INSTRUCTIONS FOR THE TASK: Repeat, exactly, the run of lines that opens with the line containing "function section_of(i) = i" and closes with the line containing "record = json.load(file)", and leave all other lines out.

AVAILABLE DATA:
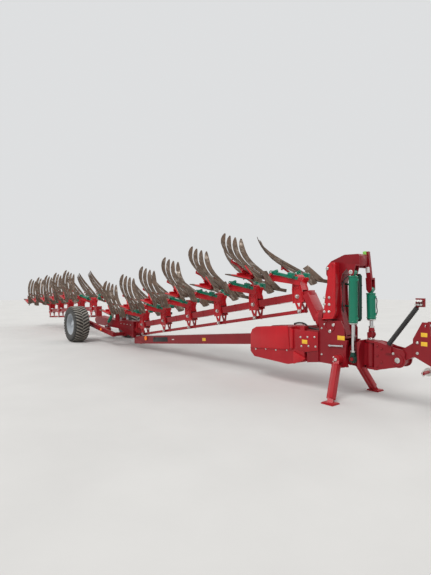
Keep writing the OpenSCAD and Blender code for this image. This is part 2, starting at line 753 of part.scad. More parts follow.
rim_r = 295;
module tyre() {
    color("black")
        translate([wheel_x, track_half, axle_z]) rotate([90, 0, 0])
            rotate_extrude($fn = 96)
                polygon([[rim_r, -tyre_w / 2 + 30], [rim_r + 20, -tyre_w / 2 + 5],
                         [tyre_d / 2 - 70, -tyre_w / 2], [tyre_d / 2 - 15, -tyre_w / 2 + 35],
                         [tyre_d / 2, -tyre_w / 2 + 90], [tyre_d / 2, tyre_w / 2 - 90],
                         [tyre_d / 2 - 15, tyre_w / 2 - 35], [tyre_d / 2 - 70, tyre_w / 2],
                         [rim_r + 20, tyre_w / 2 - 5], [rim_r, tyre_w / 2 - 30]]);
}
module rim() {
    color("gainsboro")
        translate([wheel_x, track_half, axle_z]) rotate([90, 0, 0])
            rotate_extrude($fn = 96)
                polygon([[rim_r - seat, -tyre_w / 2 + 30], [rim_r - seat, tyre_w / 2 - 30],
                         [rim_r - 15, tyre_w / 2 - 30], [rim_r - 25, 40], [200, 10],
                         [120, 10], [100, 60], [45 + fit, 60], [45 + fit, -100], [100, -100],
                         [110, -10], [200, -10], [rim_r - 25, -40],
                         [rim_r - 15, -tyre_w / 2 + 30]]);
}
module left_tyre() {
    place() tyre();
}
module left_rim() {
    place() rim();
}
module right_tyre() {
    place() mirror([0, 1, 0]) tyre();
}
module right_rim() {
    place() mirror([0, 1, 0]) rim();
}

function section_of(i) = i <= front_pairs ? 0 : 1;
function place_of(i) = i <= front_pairs ? i - 1 : i - front_pairs - 1;

main_beam();
service_housing();
beam_flange();
tower();
turnover_guard();
carriage();
front_frame();
front_rod();
rear_frame();
rear_rod();
levelling_ram();
for (i = [1:pairs]) {
    place() pair_stalks(section_of(i), place_of(i));
    place() pair_steel(section_of(i), place_of(i));
}
lift_knuckle();
near_barrel();
near_piston();
far_barrel();
far_piston();
drawbar();
headstock();
right_leg();
left_leg();
wheel_arms();
wheel_ram_barrels();
wheel_ram_rods();
right_tyre();
right_rim();
left_tyre();
left_rim();
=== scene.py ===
"""Looks of a semi-mounted turnover plough, parked upright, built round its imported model."""

import json
import logging
import math
from collections.abc import Callable, Iterable, Iterator
from dataclasses import dataclass
from enum import Enum

import bmesh
import bpy
from mathutils import Matrix, Vector

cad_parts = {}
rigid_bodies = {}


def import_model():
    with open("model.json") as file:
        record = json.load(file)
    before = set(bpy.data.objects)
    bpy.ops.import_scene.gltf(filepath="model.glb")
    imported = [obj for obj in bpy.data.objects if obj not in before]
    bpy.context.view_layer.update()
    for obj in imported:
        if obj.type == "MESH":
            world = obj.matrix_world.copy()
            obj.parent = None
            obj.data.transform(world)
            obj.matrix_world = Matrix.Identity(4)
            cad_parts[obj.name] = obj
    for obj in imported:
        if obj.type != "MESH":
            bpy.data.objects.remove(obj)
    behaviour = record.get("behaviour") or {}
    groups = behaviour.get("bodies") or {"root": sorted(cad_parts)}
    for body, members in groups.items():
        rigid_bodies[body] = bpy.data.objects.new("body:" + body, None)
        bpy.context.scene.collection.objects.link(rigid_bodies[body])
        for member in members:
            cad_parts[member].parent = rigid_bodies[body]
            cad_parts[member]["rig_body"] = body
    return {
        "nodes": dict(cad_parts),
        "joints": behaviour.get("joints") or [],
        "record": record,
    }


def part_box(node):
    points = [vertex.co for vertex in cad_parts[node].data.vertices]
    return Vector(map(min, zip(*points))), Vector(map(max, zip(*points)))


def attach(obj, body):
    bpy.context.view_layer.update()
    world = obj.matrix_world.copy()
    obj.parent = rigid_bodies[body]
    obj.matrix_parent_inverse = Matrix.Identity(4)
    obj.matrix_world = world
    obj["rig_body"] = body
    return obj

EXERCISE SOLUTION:
function section_of(i) = i <= front_pairs ? 0 : 1;
function place_of(i) = i <= front_pairs ? i - 1 : i - front_pairs - 1;

main_beam();
service_housing();
beam_flange();
tower();
turnover_guard();
carriage();
front_frame();
front_rod();
rear_frame();
rear_rod();
levelling_ram();
for (i = [1:pairs]) {
    place() pair_stalks(section_of(i), place_of(i));
    place() pair_steel(section_of(i), place_of(i));
}
lift_knuckle();
near_barrel();
near_piston();
far_barrel();
far_piston();
drawbar();
headstock();
right_leg();
left_leg();
wheel_arms();
wheel_ram_barrels();
wheel_ram_rods();
right_tyre();
right_rim();
left_tyre();
left_rim();
=== scene.py ===
"""Looks of a semi-mounted turnover plough, parked upright, built round its imported model."""

import json
import logging
import math
from collections.abc import Callable, Iterable, Iterator
from dataclasses import dataclass
from enum import Enum

import bmesh
import bpy
from mathutils import Matrix, Vector

cad_parts = {}
rigid_bodies = {}


def import_model():
    with open("model.json") as file:
        record = json.load(file)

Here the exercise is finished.